START

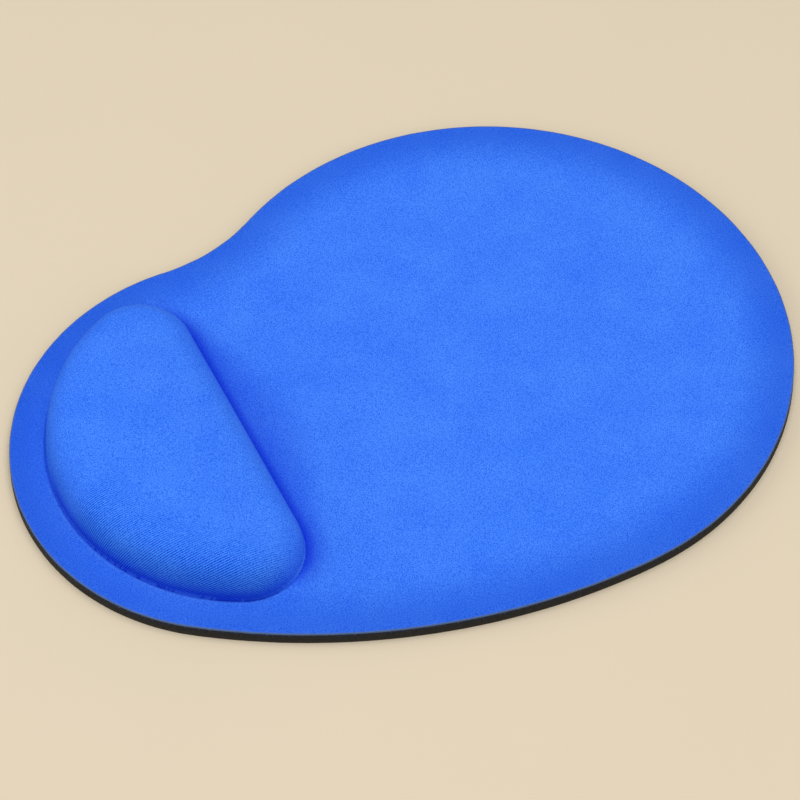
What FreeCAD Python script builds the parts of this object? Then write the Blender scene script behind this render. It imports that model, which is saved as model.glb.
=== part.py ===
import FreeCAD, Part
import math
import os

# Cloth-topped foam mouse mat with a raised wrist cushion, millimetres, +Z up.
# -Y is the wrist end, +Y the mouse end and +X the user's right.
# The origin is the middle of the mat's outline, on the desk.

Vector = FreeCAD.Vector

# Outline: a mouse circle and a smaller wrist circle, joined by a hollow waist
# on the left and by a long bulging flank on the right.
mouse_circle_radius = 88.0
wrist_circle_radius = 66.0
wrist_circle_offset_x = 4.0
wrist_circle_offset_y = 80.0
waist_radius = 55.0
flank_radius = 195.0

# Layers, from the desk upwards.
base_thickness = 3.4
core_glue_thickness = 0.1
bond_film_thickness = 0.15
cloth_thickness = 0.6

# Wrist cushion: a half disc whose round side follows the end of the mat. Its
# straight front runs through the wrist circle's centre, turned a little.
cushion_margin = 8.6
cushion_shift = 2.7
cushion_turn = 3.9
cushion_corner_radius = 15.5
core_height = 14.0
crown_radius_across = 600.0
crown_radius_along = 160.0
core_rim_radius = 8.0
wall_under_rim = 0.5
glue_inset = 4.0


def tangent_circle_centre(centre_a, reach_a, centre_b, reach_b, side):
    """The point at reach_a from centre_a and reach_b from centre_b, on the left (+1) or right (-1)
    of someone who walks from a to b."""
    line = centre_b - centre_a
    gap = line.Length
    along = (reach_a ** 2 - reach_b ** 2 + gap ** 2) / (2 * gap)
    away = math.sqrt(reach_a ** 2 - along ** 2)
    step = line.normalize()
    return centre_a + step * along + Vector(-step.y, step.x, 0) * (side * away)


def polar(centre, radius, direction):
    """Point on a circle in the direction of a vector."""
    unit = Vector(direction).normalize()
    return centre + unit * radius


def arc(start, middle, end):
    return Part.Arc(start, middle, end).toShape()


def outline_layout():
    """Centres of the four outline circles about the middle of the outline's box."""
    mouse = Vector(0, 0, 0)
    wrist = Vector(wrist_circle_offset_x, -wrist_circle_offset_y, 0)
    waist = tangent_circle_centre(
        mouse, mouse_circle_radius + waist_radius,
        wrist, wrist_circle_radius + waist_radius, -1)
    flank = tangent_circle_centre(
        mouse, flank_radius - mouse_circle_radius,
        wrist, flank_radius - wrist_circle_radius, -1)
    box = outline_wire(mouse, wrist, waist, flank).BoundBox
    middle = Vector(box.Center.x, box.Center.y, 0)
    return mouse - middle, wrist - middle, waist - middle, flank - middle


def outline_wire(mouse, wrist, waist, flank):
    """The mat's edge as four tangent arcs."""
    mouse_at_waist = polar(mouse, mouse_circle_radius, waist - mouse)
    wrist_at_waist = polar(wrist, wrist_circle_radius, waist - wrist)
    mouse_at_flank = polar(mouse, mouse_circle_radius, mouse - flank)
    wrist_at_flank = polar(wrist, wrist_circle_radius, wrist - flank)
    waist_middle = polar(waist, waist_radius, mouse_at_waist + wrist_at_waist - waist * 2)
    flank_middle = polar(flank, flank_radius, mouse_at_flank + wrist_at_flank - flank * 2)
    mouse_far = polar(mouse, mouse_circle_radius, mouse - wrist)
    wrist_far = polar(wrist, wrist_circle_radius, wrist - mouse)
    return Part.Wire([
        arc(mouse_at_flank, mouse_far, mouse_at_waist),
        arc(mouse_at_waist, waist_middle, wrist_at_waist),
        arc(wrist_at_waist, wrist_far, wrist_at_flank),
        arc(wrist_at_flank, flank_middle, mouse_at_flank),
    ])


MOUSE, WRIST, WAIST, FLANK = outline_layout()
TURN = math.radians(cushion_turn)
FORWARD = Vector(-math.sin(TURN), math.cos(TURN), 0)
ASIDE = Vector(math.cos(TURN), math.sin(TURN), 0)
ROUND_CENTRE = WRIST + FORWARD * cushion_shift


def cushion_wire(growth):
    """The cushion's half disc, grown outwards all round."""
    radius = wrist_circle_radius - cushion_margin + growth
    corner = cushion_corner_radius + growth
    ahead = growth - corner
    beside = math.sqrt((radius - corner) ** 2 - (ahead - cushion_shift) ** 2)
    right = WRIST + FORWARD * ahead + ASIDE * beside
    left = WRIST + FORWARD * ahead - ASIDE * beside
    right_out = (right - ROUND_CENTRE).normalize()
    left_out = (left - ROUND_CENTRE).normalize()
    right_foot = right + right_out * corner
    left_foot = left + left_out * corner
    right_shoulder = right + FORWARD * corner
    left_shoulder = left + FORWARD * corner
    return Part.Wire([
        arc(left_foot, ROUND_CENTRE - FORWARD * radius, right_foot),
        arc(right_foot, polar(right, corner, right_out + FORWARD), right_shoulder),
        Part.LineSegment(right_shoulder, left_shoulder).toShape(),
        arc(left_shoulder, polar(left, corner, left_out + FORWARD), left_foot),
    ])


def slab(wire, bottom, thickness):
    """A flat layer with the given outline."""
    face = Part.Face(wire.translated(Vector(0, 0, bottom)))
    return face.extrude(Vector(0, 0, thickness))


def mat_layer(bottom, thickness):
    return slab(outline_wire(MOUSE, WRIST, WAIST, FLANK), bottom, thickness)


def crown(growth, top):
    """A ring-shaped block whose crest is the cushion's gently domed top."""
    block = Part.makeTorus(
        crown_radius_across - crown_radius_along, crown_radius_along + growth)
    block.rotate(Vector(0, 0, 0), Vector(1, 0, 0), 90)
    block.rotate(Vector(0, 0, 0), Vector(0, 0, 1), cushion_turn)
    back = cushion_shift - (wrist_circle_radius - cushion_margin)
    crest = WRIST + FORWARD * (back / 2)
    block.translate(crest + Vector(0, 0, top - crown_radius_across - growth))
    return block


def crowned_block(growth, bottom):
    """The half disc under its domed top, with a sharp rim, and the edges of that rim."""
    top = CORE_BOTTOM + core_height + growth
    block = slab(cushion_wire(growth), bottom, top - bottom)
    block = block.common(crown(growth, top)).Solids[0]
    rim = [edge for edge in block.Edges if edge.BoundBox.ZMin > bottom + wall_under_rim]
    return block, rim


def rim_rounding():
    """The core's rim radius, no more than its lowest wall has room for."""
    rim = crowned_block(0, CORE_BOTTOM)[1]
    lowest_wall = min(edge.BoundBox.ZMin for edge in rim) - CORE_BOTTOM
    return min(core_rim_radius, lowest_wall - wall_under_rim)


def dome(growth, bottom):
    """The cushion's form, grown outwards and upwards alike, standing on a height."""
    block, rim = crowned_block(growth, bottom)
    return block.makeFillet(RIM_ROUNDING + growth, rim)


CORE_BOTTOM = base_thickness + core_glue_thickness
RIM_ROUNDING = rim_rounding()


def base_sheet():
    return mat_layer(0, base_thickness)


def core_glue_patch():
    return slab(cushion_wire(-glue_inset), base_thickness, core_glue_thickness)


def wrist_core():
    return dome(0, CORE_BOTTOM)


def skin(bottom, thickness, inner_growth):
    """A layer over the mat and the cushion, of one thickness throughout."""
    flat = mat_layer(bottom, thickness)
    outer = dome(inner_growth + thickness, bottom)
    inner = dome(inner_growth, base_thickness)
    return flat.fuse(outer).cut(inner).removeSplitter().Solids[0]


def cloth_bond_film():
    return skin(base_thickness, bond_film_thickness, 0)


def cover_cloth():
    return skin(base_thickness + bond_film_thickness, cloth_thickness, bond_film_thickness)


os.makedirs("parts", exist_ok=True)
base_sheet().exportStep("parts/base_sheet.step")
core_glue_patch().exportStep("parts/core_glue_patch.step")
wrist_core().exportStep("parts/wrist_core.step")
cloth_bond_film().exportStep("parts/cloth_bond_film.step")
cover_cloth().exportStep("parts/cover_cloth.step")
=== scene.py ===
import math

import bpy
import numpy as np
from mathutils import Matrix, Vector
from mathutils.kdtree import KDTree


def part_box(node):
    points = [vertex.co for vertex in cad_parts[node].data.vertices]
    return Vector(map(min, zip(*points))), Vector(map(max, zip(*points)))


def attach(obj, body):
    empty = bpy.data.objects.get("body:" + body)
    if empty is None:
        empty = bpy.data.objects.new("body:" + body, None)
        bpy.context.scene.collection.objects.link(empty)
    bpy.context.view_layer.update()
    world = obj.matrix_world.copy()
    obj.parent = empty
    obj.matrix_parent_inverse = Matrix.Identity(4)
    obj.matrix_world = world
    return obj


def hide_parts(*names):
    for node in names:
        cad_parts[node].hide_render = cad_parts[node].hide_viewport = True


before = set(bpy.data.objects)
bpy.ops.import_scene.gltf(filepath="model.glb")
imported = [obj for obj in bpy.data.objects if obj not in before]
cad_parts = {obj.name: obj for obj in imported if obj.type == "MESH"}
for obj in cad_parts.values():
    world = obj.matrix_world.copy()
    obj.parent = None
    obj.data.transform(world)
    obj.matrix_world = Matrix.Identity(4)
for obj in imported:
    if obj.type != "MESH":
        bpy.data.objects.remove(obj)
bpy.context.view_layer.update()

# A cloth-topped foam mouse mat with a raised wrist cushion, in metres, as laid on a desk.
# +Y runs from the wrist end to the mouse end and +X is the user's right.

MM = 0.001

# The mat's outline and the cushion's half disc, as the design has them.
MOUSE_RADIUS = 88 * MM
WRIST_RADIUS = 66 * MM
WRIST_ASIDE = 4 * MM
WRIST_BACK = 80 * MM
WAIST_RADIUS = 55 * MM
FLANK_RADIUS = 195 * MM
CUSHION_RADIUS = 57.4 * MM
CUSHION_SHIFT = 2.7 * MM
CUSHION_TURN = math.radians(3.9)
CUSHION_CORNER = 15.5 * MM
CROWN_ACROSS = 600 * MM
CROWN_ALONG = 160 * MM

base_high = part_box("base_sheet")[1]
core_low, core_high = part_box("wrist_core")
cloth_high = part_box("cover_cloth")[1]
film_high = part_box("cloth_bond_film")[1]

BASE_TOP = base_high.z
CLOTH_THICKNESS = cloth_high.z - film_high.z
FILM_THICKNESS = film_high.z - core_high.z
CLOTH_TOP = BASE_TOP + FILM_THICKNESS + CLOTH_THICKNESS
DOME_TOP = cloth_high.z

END
START

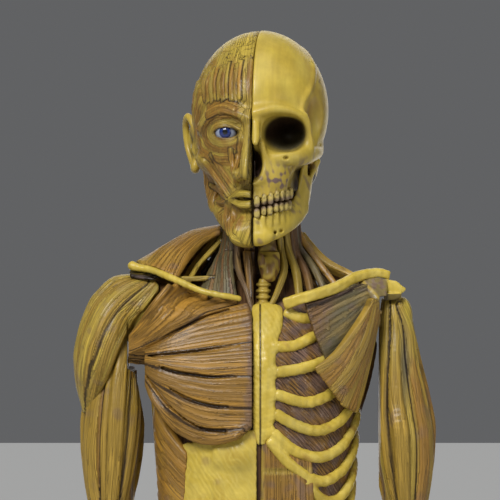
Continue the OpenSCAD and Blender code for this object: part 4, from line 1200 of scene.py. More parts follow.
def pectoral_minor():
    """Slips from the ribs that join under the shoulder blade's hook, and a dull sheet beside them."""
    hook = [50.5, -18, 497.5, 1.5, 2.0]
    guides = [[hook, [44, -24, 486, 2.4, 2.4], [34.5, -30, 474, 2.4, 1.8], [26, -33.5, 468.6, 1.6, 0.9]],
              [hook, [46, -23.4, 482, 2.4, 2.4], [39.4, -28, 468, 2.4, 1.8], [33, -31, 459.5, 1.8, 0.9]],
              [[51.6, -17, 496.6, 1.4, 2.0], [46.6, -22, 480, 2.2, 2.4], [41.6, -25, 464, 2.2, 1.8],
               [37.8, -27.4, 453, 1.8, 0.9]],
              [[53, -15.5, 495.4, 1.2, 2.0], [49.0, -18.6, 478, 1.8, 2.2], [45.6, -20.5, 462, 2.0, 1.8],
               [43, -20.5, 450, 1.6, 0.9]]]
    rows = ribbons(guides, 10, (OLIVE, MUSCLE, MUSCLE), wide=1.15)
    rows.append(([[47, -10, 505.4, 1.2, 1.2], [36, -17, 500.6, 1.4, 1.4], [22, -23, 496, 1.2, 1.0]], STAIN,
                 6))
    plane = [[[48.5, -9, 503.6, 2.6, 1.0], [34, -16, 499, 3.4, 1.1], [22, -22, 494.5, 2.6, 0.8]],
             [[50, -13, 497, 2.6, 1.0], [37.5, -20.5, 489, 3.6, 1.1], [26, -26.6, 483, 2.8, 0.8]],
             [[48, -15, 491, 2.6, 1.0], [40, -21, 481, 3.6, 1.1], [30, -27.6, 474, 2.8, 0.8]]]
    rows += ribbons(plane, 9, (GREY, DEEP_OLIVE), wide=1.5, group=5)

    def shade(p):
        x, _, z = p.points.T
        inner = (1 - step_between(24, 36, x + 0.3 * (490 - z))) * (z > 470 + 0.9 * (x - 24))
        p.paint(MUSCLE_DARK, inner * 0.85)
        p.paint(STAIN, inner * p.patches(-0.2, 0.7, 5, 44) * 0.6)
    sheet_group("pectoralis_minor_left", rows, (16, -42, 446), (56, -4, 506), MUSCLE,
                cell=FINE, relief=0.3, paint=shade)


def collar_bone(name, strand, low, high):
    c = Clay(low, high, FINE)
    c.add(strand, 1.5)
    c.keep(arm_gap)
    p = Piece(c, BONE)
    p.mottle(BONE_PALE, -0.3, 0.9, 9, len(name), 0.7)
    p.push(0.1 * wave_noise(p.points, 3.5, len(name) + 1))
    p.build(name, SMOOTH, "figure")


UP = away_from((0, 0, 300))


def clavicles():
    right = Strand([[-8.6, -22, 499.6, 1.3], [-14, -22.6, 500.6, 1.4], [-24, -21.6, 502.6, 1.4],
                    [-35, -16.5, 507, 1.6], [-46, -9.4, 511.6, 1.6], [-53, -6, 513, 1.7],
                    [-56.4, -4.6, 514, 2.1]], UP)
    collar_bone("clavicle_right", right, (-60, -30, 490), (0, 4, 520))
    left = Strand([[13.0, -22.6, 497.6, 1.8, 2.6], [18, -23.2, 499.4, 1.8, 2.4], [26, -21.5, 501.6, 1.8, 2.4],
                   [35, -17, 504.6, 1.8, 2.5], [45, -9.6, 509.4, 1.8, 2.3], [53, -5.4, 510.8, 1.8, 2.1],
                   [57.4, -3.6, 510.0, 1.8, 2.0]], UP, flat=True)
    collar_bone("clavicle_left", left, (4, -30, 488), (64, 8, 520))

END

■ **REQUIREMENT**:
Reproduce exactly the lines from the line with "What FreeCAD Python" to the line with "cloth_thickness = 0.6", both end lines included.

■ **EXERCISE SOLUTION**:
What FreeCAD Python script builds the parts of this object? Then write the Blender scene script behind this render. It imports that model, which is saved as model.glb.
=== part.py ===
import FreeCAD, Part
import math
import os

# Cloth-topped foam mouse mat with a raised wrist cushion, millimetres, +Z up.
# -Y is the wrist end, +Y the mouse end and +X the user's right.
# The origin is the middle of the mat's outline, on the desk.

Vector = FreeCAD.Vector

# Outline: a mouse circle and a smaller wrist circle, joined by a hollow waist
# on the left and by a long bulging flank on the right.
mouse_circle_radius = 88.0
wrist_circle_radius = 66.0
wrist_circle_offset_x = 4.0
wrist_circle_offset_y = 80.0
waist_radius = 55.0
flank_radius = 195.0

# Layers, from the desk upwards.
base_thickness = 3.4
core_glue_thickness = 0.1
bond_film_thickness = 0.15
cloth_thickness = 0.6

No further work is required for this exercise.